The pool of oil looked like the bike had thrown a con rod but the broken chain hanging out of a hole in the gearbox, a big crack in the cases and a gear level that would no longer budge indicated the culprit. I found a highway telephone and called for assistance.

My fabulously limited French came to the fore. “J’ai un problem avec mon moto,” I said into the steel box. “C’est mort.” It was indeed mort, from which derives the word mortality and, perhaps more appropriately, murder.

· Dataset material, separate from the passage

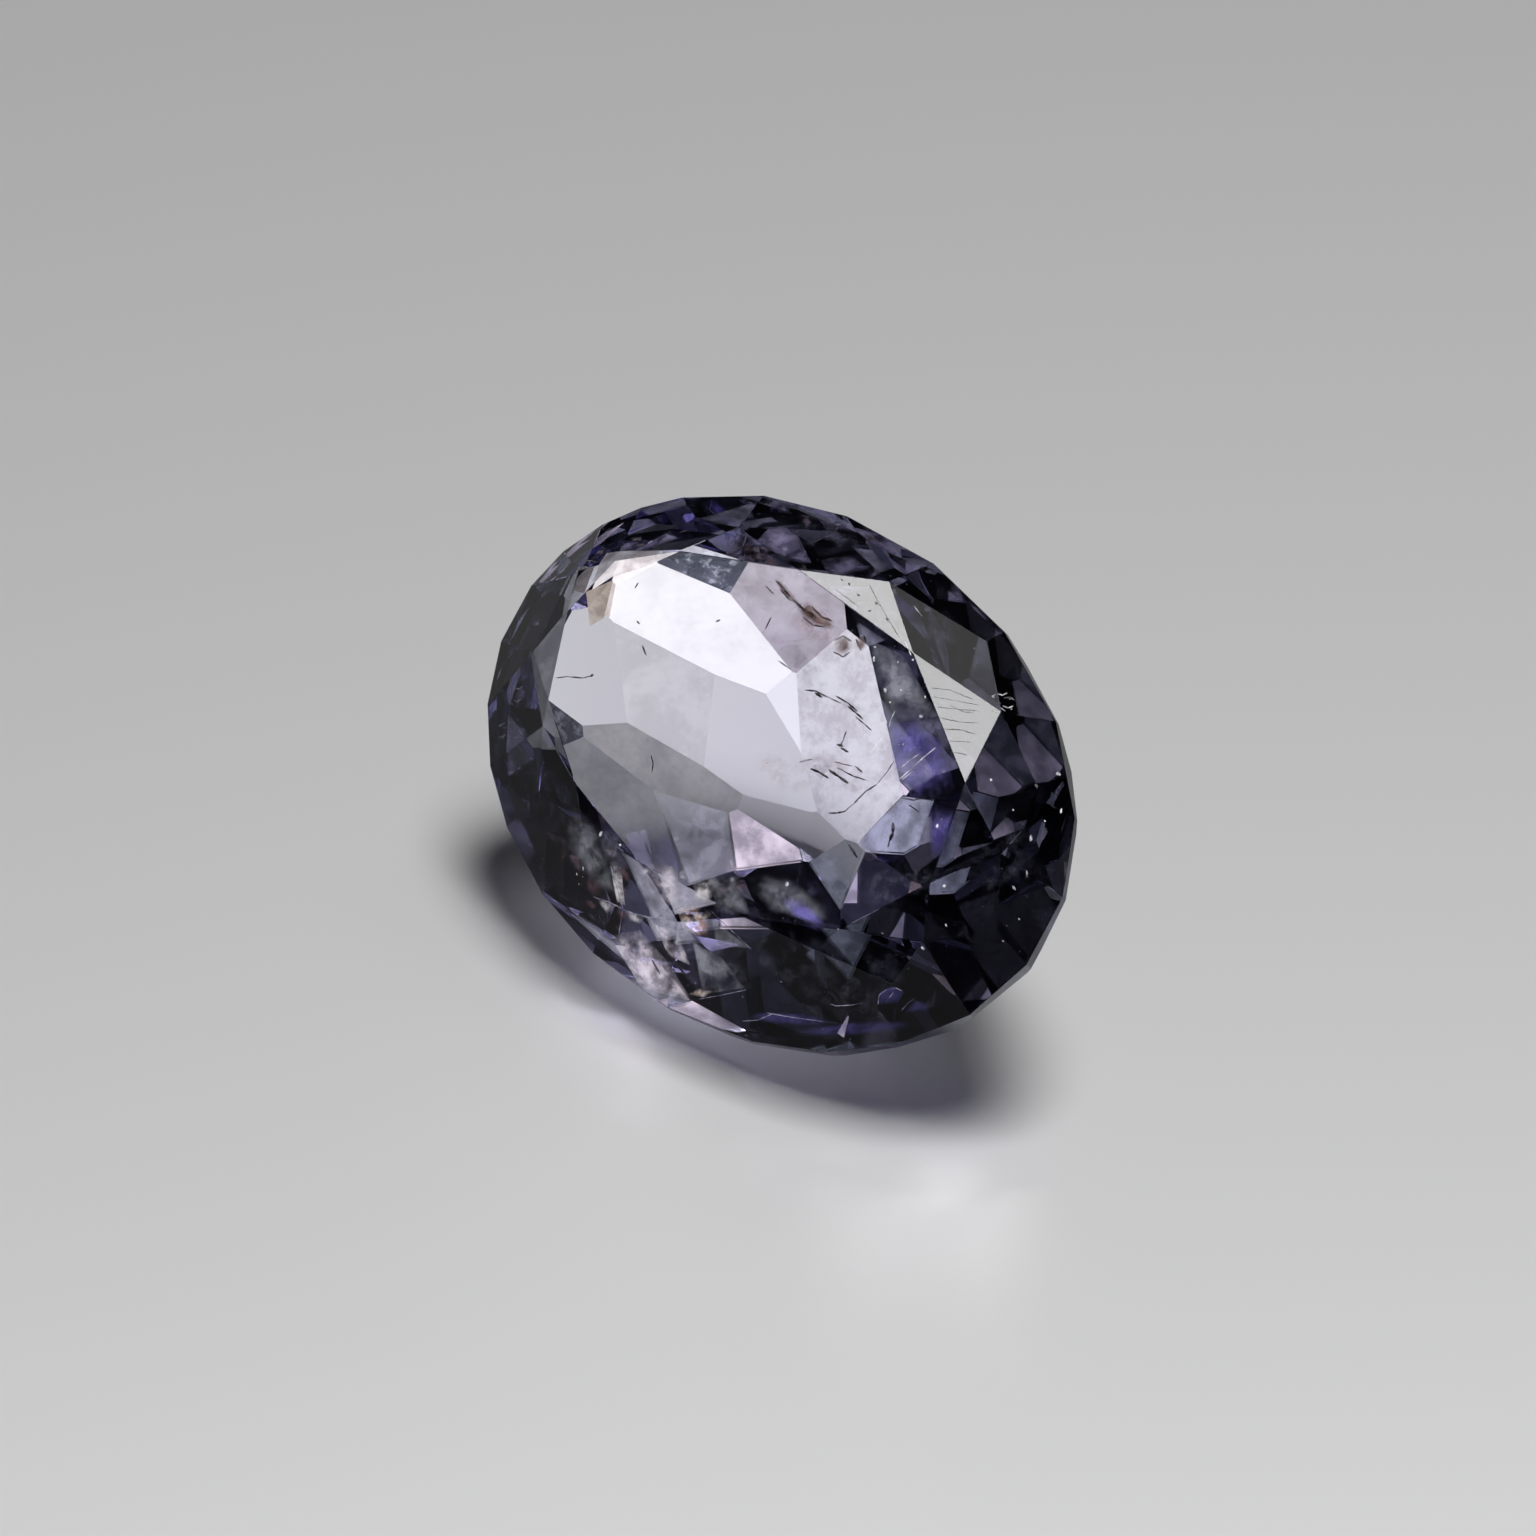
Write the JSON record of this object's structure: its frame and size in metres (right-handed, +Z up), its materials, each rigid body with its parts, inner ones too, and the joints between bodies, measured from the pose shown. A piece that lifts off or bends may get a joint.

If not murder, it was at least culpable homicide (or bikicide). I blame the previous owner for what had clearly been a lack of maintenance for many years. Just about everything that could need doing to the old FJ did. Adjusting and lubing the chain was merciful by comparison. But, in the end, proper tensioning along with years of abuse combined to destroy the engine cases.

So, now Ravishing I were sitting in a train station, happy we didn’t end up sliding down the road with a locked rear wheel in a gush of oil but receiving somewhat colder comfort from the thought that French trains are clean, quick, warm and dry. And all this just as we were greeting the first fully sunny and warm day since starting riding a month ago.

I suppose as European motorcycle touring goes our experiment with the old FJ was probably not, all in all, a fabulous success. But we ended up having a month of riding in the UK and France at considerably less money per day than we have since discovered it costs to rent a scooter in Spain.

Would we do it again? Absolutely! Did we learn any lessons? Possibly spend a bit more and buy a bike you can look at and ride before committing to it. Now for some motorcycling in the US! Ancient FJs need not apply.